Study Shows Relation Between Academic And Athletic Success

June 27, 2007

IOWA CITY – What if big time college football programs had more success on the field when their players did better in school? Football players would study as hard for a big exam as they now train for a big game. That is what a University of Iowa sociologist and a colleague predict could happen as players use newly available online information to join programs that give them the best opportunity for a high-quality college degree, as well as a shot at football stardom.

Michael Lovaglia, professor of sociology in the UI College of Liberal Arts and Sciences, and Professor Jeffrey Lucas of the University of Maryland have designed the Student Athlete Performance Rate (SAPR) Web site that allows recruits to compare programs based on a combination of academic progress and athletic success.

The two professors got the idea for the site,, when the NCAA released its first Academic Progress Rate (APR) scores for college sports programs. They hope to show that football success doesn’t have to come at the expense of classroom achievement and that colleges will use the information they’ve compiled to recruit athletes.

“Jeff told me about the rankings and thought they might be a good tool to recruit players to the Iowa program,” Lovaglia said. “I thought that the APR gave recruits only the academic half of the information they needed to compare programs. They also needed a standard way to compare the athletic success of different teams. So we developed a way to measure teams’ athletic success rate (ASR). Then we combined the two measures to make the SAPR.”

Three years ago when Lucas and Lovaglia first combined the NCAA’s Academic Progress Rate (APR) with several indicators they call the Athletic Success Rate (ASR) they made a surprising discovery. Programs with good academic progress scores were just as likely to have good athletic success scores as were teams with poor academic progress. This year, programs with good academic progress performed even better.

“Programs with better academic progress have significantly higher athletic success,” Lucas said, but he cautioned that more years of data are needed to confirm the finding as a trend rather than a blip or statistical accident.

The Iowa football program currently ranks number 12 on the SAPR in a tie with Oklahoma. The top five SAPR football programs are Auburn, Georgia, Miami of Florida, Florida State and Michigan.

“Some players, coaches and whole teams have the attitude that academic progress detracts from team success, but we showed it’s a myth that if a person wants to be a star player they have to neglect their studies,” Lovaglia said. “As coaches start to use their good APR and SAPR rankings to recruit the best players, we think those programs with good academic progress will have increasing athletic success. Then having players that were also good students would help football teams win.

“It’s important that people realize that being good in school, educating your athletes well, can help your team win,” he said. “If we get that across, it will make a difference in people’s lives. Athletics and academics do belong together at major universities. They can help each other.”
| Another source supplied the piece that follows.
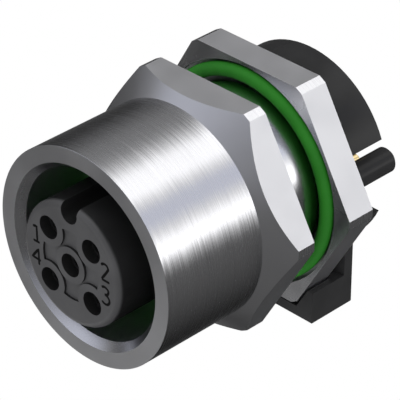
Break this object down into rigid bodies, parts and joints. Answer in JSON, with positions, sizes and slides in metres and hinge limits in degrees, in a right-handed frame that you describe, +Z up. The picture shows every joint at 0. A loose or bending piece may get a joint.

The NCAA’s APR examines whether individual athletes in each of a school’s sports programs remain academically eligible to play and whether the player remains in the program.

Lucas and Lovaglia’s ASR rates football programs on all-time winning percentage and several factors during the past five years, including wins, conference championships, total attendance at home games, bowl games and national rankings of 25th or better. The SAPR combines the two ratings to rank teams on both academic progress and athletic success.

“The athlete’s desire to have the best possible shot at a pro career is reflected in the SAPR,” Lovaglia said. “Players can have both a good education and a good showcase for their athletic talent.”